Animations showed the spacecraft zooming by Didymos and its moon, which is temporarily called Didymos B until the International Astronomical Union decides on a name. May said the mission would be "really, really hard," because the goal is for DART to deflect the moon — to change its path in space, which no other mission has ever done before.
The plan calls for DART to launch in 2021, then slam into the moon in September 2022 at more than 13,320 mph (21,440 km/h). Ground telescopes will monitor how much DART changes the orbit of the moon so scientists can compare with their estimates.
Hera will follow, launching in 2024 and arriving in 2026, to examine the impact crater DART leaves behind. The mission would also deploy a couple of small cubesats that will approach the asteroid and eventually land on the surface.

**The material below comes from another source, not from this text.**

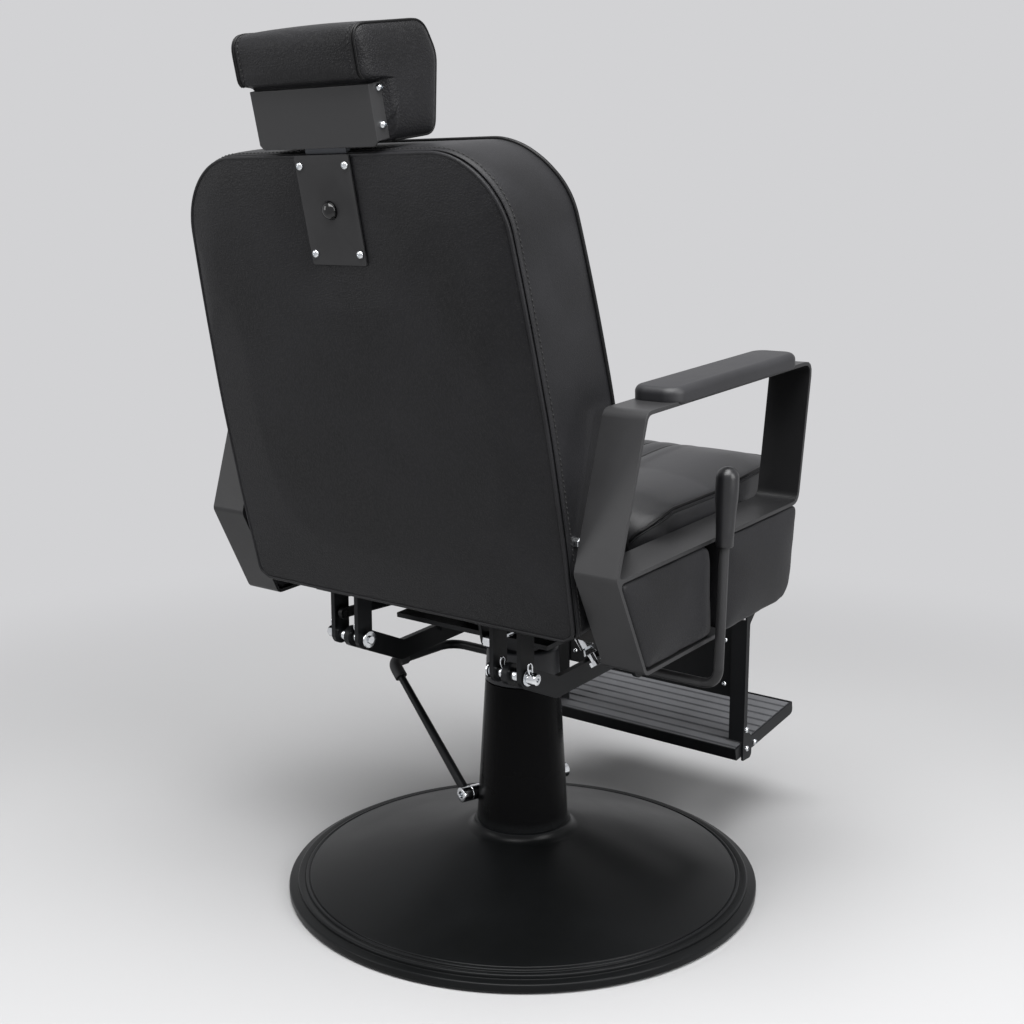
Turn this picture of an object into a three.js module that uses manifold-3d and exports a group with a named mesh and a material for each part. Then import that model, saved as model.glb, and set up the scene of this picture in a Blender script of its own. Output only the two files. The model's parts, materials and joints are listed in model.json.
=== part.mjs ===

"The scale of this experiment is huge. One day these results could be crucial for saving our planet," May said. "If an asteroid ever poses a real threat to Earth, we'll be ready."
Hera and DART together form the Asteroid Impact and Deflection Assessment (AIDA) mission. The concept has undergone some change over the years. Initially, the Europeans planned to fly a larger spacecraft called the Asteroid Impact Mission (AIM). In late 2016, however, the European Space Agency cancelled AIM to free up more funding for the ExoMars program, which will be launching a Mars rover mission in the summer of 2020.
While AIDA continues through the planning and development stages, astronomers are keeping a close eye on asteroids in other ways. Several ground-survey telescopes monitor the sky for potential threats, and NASA has established a Planetary Defense Coordination Office that would come up with a plan should any asteroid imminently threaten Earth.